Similarly, select sequence $ \{t_j\} = \{2j\pi+\frac{\pi}{4}\} $,

$ \begin{align} &\lim\limits_{j\rightarrow\infty} \int_{t_1}^{t_j}\frac{M+ \int_{t_1}^\rho\frac{\omega(s)}{r(s)}G(s)ds}{\omega(\rho)}d\rho\\ = &\lim\limits_{j\rightarrow\infty}\bigg(Me^{-\frac{\pi}{4}}(e^{(2j+\frac{1}{4})\pi}-e^{\frac{\pi}{4}})+\frac{\sqrt{2}}{5} (-e^{(4j+\frac{1}{2})\pi}+e^{\frac{\pi}{2}})\bigg)\\ = &-\infty. \end{align} $

(4.7)

From (4.6), (4.7), we have

$ \begin{eqnarray*} \liminf\limits_{t\rightarrow+\infty} \int_{t_1}^t\frac{M+ \int_{t_1}^\rho\frac{\omega(s)}{r(s)}G(s)ds} {\omega(\rho)}d\rho = -\infty, \\ \limsup\limits_{t\rightarrow+\infty} \int_{t_1}^t\frac{M+ \int_{t_1}^\rho\frac{\omega(s)}{r(s)}G(s)ds} {\omega(\rho)}d\rho = +\infty, \end{eqnarray*} $

which shows that all the conditions of Theorem 3.6 are fulfilled. Then every solution of problem (4.5) with (4.2) is oscillatory in $ (0, \pi)\times R^+ $.

Remark   In this paper, we did not mention oscillation of fractional partial differential equation with time delay. Actually, we have considered the following equation

$ \begin{align} &\frac{\partial}{\partial t}\bigg(r(t)D^\alpha_{0+, t}u(x, t)\bigg)+p(t)D^\alpha_{0+, t}u(x, t)+ q(x, t)f(u(x, t-\tau))\\ = &a(t)\Delta u(x, t-\delta)+\tilde{g}(x, t), \:(x, t)\in D \end{align} $

(4.8)

with the boundary condition (1.2), where $ \tau, \delta $ are nonnegative constants and conditions A1)–A3) are satisfied. The conclusion is that if (3.5) and (3.8) hold, then every solution of problem (4.8) with (1.2) is oscillatory in $ D $. That means time delays $ \tau $ and $ \delta $ have no effect on oscillatory property.

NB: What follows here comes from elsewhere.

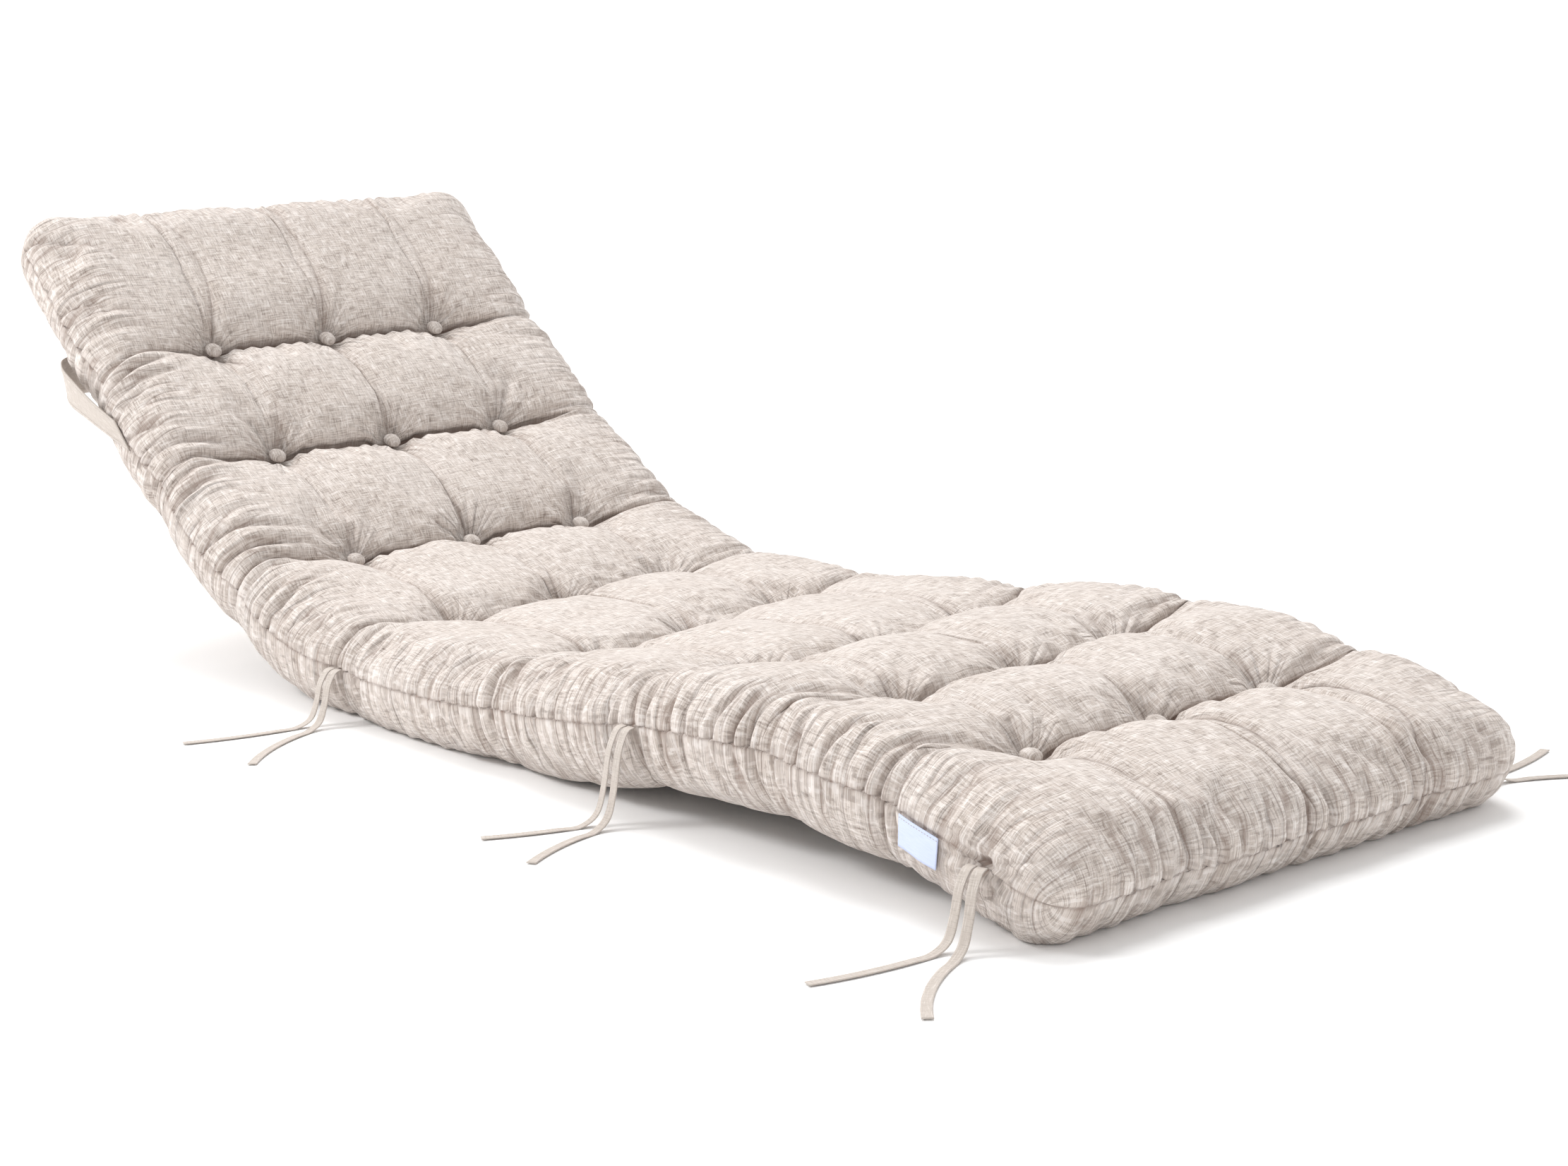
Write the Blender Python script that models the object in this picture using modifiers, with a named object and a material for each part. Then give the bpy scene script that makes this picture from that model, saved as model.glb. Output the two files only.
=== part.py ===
"""A tufted sun lounger cushion, lying in the curve of the lounger that it was sewn for.

Metres, +Z up. The head is at -X and raised, the foot is at +X, and -Y is the near long side. The seat
and the foot rest on the floor at Z = 0. Two linen panels meet in one seam round the edge. Eight rows of
three covered buttons pull them together, and a crease runs from seam to seam along each row. A strap
crosses the back, a blank label hangs from the near seam, and six ties hang from the side seams, each
with two free tails that lie on the floor.

A place on the cushion is (along, across, height): along the curve from the head seam, across from the
middle line, and square to the middle surface, up through the face that is lain on.
"""

import math
from collections import namedtuple

import bmesh
import bpy
import numpy as np

# The cushion, seam to seam
LENGTH = 1.78
WIDTH = 0.60
CREST_FACE = 0.038
CREST_BACK = 0.060
ROLL = 0.045
COLUMNS = (-0.15, 0.0, 0.15)

# How far the stitching holds each panel from the middle surface
TUFT = 0.010
PIT_RADIUS = 0.021
PIT_EDGE = 0.046

# How full each panel stays between the tufts of a row, and between the tufts of a column
Saddle = namedtuple("Saddle", "row column")
FACE_SADDLE = Saddle(0.36, 0.78)
BACK_SADDLE = Saddle(0.80, 0.92)

# The rise of the padding from a crease to a crest
ARCH_ROUND = 2.3
ARCH_RISE = 0.6
END_ARCH = 0.11

# The creases fade towards the seam, and draw it in a little where they meet it
FADE = 0.70
FADE_START = 0.115
FADE_END = 0.035
DRAWN_SIDE = 0.008
DRAWN_END = 0.004
DRAWN_SPREAD = 0.032
END_REACH = 0.15

# The lounger's curve: downhill slope towards the foot, at distances along the cushion
Slope = namedtuple("Slope", "along degrees")
SLOPES = (
    Slope(0.000, 42.0),
    Slope(0.225, 42.0),
    Slope(0.395, 37.0),
    Slope(0.580, 27.0),
    Slope(0.770, 3.0),
    Slope(1.000, -4.0),
    Slope(1.265, -8.0),
    Slope(1.450, 1.5),
    Slope(1.605, 8.5),
    Slope(1.780, 23.0),
)
SPINE_STEPS = 356
REST_DEPTH = 0.007

# Where each row of tufts lies along the cushion, as unevenly as it was stitched
Row = namedtuple("Row", "near_seam near middle far far_seam")
ROWS = (
    Row(0.235, 0.225, 0.225, 0.225, 0.235),
    Row(0.405, 0.395, 0.395, 0.395, 0.405),
    Row(0.580, 0.580, 0.580, 0.580, 0.590),
    Row(0.785, 0.785, 0.765, 0.755, 0.760),
    Row(1.060, 1.030, 0.995, 0.950, 0.945),
    Row(1.265, 1.275, 1.270, 1.240, 1.185),
    Row(1.440, 1.455, 1.450, 1.425, 1.410),
    Row(1.585, 1.605, 1.605, 1.600, 1.605),
)
ROW_STATIONS = (-WIDTH / 2, *COLUMNS, WIDTH / 2)

# Faces between one line of the cushion and the next
ROLL_STEPS = 6
CELL_STEPS = 6
SIDE_STEPS = 3
END_STEPS = 4
MERGE_DISTANCE = 1e-5
ROUTE_STEPS = 24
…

However, we have not studied the fractional partial differential equations with time delays which are on $ D^{1+\alpha}_{0+, t}u(x, t) $ or $ D^\alpha_{0+, t}u(x, t) $, since it is more complicated than discussion in this paper. In the future, we would like to discuss this case and hope to acquire desired results.